What the task asks:
Below is a block of records; repeat all of them exactly.
-- BEGIN Given records --
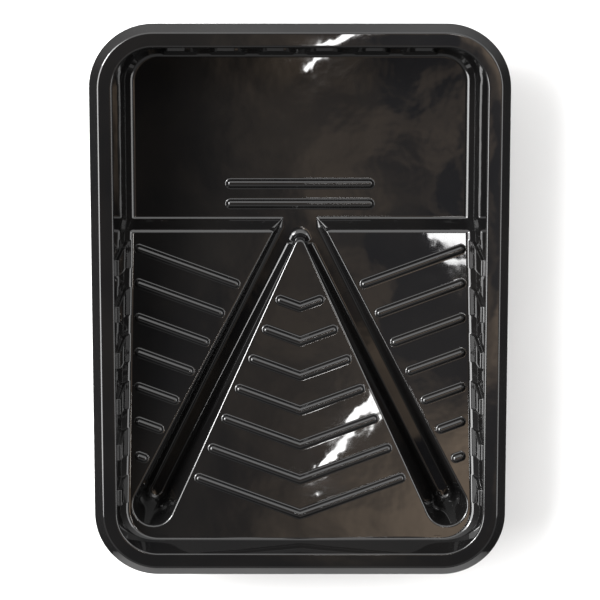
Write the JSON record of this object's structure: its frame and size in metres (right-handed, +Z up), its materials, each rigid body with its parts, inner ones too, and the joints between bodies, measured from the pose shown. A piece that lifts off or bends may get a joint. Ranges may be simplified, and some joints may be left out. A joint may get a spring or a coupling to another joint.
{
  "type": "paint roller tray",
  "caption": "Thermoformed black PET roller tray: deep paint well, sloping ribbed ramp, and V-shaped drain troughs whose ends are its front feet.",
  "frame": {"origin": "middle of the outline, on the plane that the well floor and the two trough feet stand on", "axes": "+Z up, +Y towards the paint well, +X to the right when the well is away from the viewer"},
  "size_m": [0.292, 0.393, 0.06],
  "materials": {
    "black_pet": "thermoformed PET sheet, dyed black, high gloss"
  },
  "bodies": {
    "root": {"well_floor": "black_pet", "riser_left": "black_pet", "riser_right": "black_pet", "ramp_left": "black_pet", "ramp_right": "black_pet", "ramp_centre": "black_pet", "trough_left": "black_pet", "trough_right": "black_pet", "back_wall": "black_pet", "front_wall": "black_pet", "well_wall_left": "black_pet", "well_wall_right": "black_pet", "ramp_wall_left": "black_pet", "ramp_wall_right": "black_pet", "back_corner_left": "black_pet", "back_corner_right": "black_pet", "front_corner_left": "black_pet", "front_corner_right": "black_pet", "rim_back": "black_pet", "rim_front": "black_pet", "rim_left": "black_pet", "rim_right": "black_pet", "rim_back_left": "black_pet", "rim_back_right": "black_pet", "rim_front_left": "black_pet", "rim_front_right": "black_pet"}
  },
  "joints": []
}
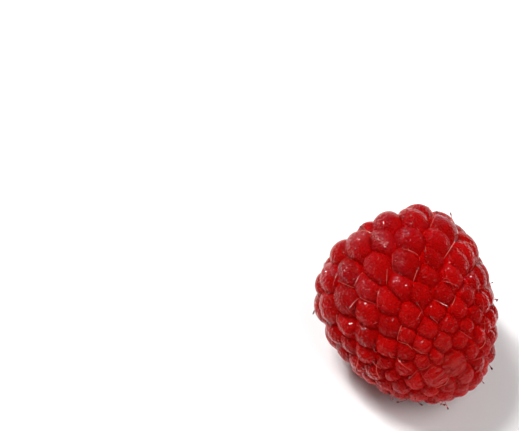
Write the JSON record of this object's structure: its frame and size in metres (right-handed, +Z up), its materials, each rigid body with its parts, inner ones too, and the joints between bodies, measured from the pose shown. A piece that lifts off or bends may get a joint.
-- END Given records --
The completed task:
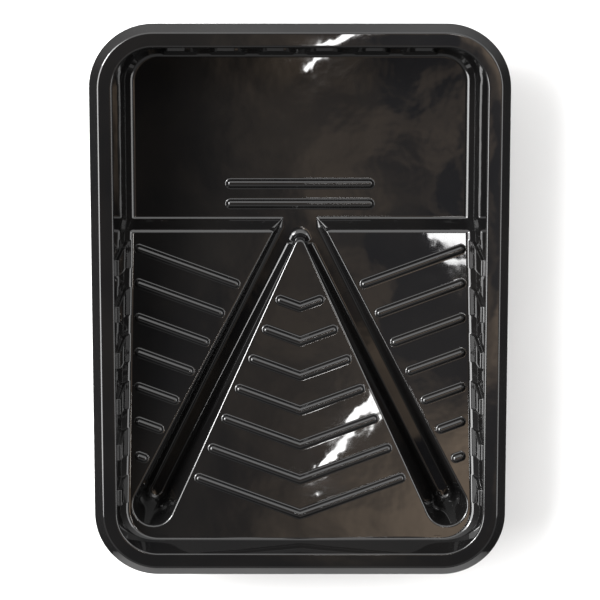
Write the JSON record of this object's structure: its frame and size in metres (right-handed, +Z up), its materials, each rigid body with its parts, inner ones too, and the joints between bodies, measured from the pose shown. A piece that lifts off or bends may get a joint. Ranges may be simplified, and some joints may be left out. A joint may get a spring or a coupling to another joint.
{
  "type": "paint roller tray",
  "caption": "Thermoformed black PET roller tray: deep paint well, sloping ribbed ramp, and V-shaped drain troughs whose ends are its front feet.",
  "frame": {"origin": "middle of the outline, on the plane that the well floor and the two trough feet stand on", "axes": "+Z up, +Y towards the paint well, +X to the right when the well is away from the viewer"},
  "size_m": [0.292, 0.393, 0.06],
  "materials": {
    "black_pet": "thermoformed PET sheet, dyed black, high gloss"
  },
  "bodies": {
    "root": {"well_floor": "black_pet", "riser_left": "black_pet", "riser_right": "black_pet", "ramp_left": "black_pet", "ramp_right": "black_pet", "ramp_centre": "black_pet", "trough_left": "black_pet", "trough_right": "black_pet", "back_wall": "black_pet", "front_wall": "black_pet", "well_wall_left": "black_pet", "well_wall_right": "black_pet", "ramp_wall_left": "black_pet", "ramp_wall_right": "black_pet", "back_corner_left": "black_pet", "back_corner_right": "black_pet", "front_corner_left": "black_pet", "front_corner_right": "black_pet", "rim_back": "black_pet", "rim_front": "black_pet", "rim_left": "black_pet", "rim_right": "black_pet", "rim_back_left": "black_pet", "rim_back_right": "black_pet", "rim_front_left": "black_pet", "rim_front_right": "black_pet"}
  },
  "joints": []
}
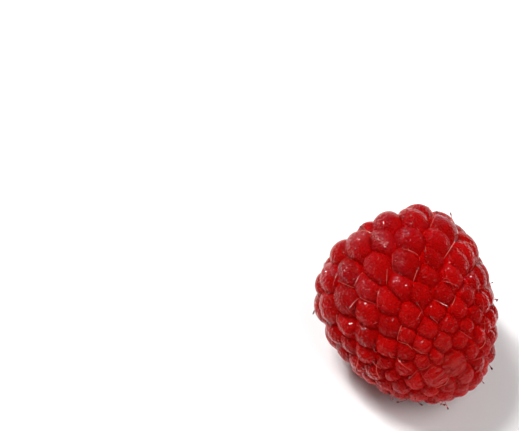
Write the JSON record of this object's structure: its frame and size in metres (right-handed, +Z up), its materials, each rigid body with its parts, inner ones too, and the joints between bodies, measured from the pose shown. A piece that lifts off or bends may get a joint.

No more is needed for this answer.